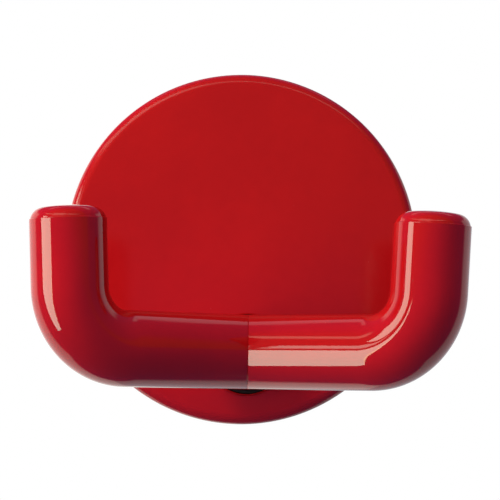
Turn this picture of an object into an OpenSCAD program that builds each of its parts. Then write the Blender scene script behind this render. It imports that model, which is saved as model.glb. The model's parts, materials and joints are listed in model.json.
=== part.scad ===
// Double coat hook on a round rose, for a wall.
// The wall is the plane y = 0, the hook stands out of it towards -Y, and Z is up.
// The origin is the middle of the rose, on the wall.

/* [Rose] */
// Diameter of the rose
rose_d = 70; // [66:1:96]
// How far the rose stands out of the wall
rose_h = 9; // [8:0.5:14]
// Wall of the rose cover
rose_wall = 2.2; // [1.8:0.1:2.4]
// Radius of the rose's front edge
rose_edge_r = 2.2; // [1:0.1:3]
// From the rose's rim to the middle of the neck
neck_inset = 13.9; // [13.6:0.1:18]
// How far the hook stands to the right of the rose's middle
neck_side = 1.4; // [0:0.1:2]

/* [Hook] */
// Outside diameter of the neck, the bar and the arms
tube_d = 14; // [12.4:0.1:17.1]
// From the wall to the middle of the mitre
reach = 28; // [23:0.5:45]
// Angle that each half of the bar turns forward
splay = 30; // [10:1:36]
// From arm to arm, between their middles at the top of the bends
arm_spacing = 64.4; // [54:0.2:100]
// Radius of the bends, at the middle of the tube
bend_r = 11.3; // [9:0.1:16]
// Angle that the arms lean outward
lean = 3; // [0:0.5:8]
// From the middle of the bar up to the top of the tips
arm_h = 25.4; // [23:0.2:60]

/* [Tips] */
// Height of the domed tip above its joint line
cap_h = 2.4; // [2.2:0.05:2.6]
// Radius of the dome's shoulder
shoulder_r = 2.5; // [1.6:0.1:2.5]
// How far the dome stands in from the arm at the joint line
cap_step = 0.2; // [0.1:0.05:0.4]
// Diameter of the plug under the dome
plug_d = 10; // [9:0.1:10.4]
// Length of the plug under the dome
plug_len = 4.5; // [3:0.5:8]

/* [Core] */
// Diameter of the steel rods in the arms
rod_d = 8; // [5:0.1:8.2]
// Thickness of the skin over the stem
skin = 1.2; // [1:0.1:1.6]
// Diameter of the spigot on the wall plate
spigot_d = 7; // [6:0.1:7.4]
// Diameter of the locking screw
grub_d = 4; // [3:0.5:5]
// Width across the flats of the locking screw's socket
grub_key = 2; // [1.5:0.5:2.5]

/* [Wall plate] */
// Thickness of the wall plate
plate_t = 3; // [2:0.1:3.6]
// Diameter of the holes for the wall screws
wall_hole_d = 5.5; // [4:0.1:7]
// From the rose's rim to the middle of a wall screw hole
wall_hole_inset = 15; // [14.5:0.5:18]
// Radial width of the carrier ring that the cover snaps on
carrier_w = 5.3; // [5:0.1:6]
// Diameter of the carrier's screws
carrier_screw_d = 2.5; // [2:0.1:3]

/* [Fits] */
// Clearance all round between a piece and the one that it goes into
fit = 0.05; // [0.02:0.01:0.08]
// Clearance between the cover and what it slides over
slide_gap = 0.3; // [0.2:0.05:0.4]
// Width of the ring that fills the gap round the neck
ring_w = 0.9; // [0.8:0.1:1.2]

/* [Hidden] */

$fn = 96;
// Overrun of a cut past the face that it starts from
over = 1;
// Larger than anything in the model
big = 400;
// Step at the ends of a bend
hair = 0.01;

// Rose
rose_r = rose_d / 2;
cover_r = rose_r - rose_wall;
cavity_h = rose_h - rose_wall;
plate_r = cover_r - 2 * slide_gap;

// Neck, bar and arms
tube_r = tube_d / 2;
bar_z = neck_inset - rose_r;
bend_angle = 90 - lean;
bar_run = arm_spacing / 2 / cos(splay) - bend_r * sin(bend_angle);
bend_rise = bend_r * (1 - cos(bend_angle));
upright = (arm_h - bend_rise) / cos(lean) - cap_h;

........

## [Instructions to follow]
Copy out each line exactly as written.

## [The solution]
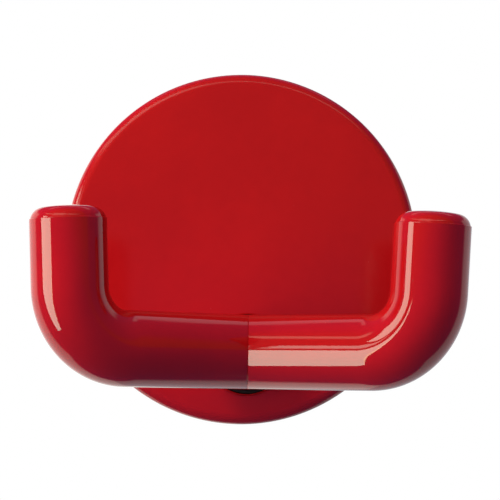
Turn this picture of an object into an OpenSCAD program that builds each of its parts. Then write the Blender scene script behind this render. It imports that model, which is saved as model.glb. The model's parts, materials and joints are listed in model.json.
=== part.scad ===
// Double coat hook on a round rose, for a wall.
// The wall is the plane y = 0, the hook stands out of it towards -Y, and Z is up.
// The origin is the middle of the rose, on the wall.

/* [Rose] */
// Diameter of the rose
rose_d = 70; // [66:1:96]
// How far the rose stands out of the wall
rose_h = 9; // [8:0.5:14]
// Wall of the rose cover
rose_wall = 2.2; // [1.8:0.1:2.4]
// Radius of the rose's front edge
rose_edge_r = 2.2; // [1:0.1:3]
// From the rose's rim to the middle of the neck
neck_inset = 13.9; // [13.6:0.1:18]
// How far the hook stands to the right of the rose's middle
neck_side = 1.4; // [0:0.1:2]

/* [Hook] */
// Outside diameter of the neck, the bar and the arms
tube_d = 14; // [12.4:0.1:17.1]
// From the wall to the middle of the mitre
reach = 28; // [23:0.5:45]
// Angle that each half of the bar turns forward
splay = 30; // [10:1:36]
// From arm to arm, between their middles at the top of the bends
arm_spacing = 64.4; // [54:0.2:100]
// Radius of the bends, at the middle of the tube
bend_r = 11.3; // [9:0.1:16]
// Angle that the arms lean outward
lean = 3; // [0:0.5:8]
// From the middle of the bar up to the top of the tips
arm_h = 25.4; // [23:0.2:60]

/* [Tips] */
// Height of the domed tip above its joint line
cap_h = 2.4; // [2.2:0.05:2.6]
// Radius of the dome's shoulder
shoulder_r = 2.5; // [1.6:0.1:2.5]
// How far the dome stands in from the arm at the joint line
cap_step = 0.2; // [0.1:0.05:0.4]
// Diameter of the plug under the dome
plug_d = 10; // [9:0.1:10.4]
// Length of the plug under the dome
plug_len = 4.5; // [3:0.5:8]

/* [Core] */
// Diameter of the steel rods in the arms
rod_d = 8; // [5:0.1:8.2]
// Thickness of the skin over the stem
skin = 1.2; // [1:0.1:1.6]
// Diameter of the spigot on the wall plate
spigot_d = 7; // [6:0.1:7.4]
// Diameter of the locking screw
grub_d = 4; // [3:0.5:5]
// Width across the flats of the locking screw's socket
grub_key = 2; // [1.5:0.5:2.5]

/* [Wall plate] */
// Thickness of the wall plate
plate_t = 3; // [2:0.1:3.6]
// Diameter of the holes for the wall screws
wall_hole_d = 5.5; // [4:0.1:7]
// From the rose's rim to the middle of a wall screw hole
wall_hole_inset = 15; // [14.5:0.5:18]
// Radial width of the carrier ring that the cover snaps on
carrier_w = 5.3; // [5:0.1:6]
// Diameter of the carrier's screws
carrier_screw_d = 2.5; // [2:0.1:3]

/* [Fits] */
// Clearance all round between a piece and the one that it goes into
fit = 0.05; // [0.02:0.01:0.08]
// Clearance between the cover and what it slides over
slide_gap = 0.3; // [0.2:0.05:0.4]
// Width of the ring that fills the gap round the neck
ring_w = 0.9; // [0.8:0.1:1.2]

/* [Hidden] */

$fn = 96;
// Overrun of a cut past the face that it starts from
over = 1;
// Larger than anything in the model
big = 400;
// Step at the ends of a bend
hair = 0.01;

// Rose
rose_r = rose_d / 2;
cover_r = rose_r - rose_wall;
cavity_h = rose_h - rose_wall;
plate_r = cover_r - 2 * slide_gap;

// Neck, bar and arms
tube_r = tube_d / 2;
bar_z = neck_inset - rose_r;
bend_angle = 90 - lean;
bar_run = arm_spacing / 2 / cos(splay) - bend_r * sin(bend_angle);
bend_rise = bend_r * (1 - cos(bend_angle));
upright = (arm_h - bend_rise) / cos(lean) - cap_h;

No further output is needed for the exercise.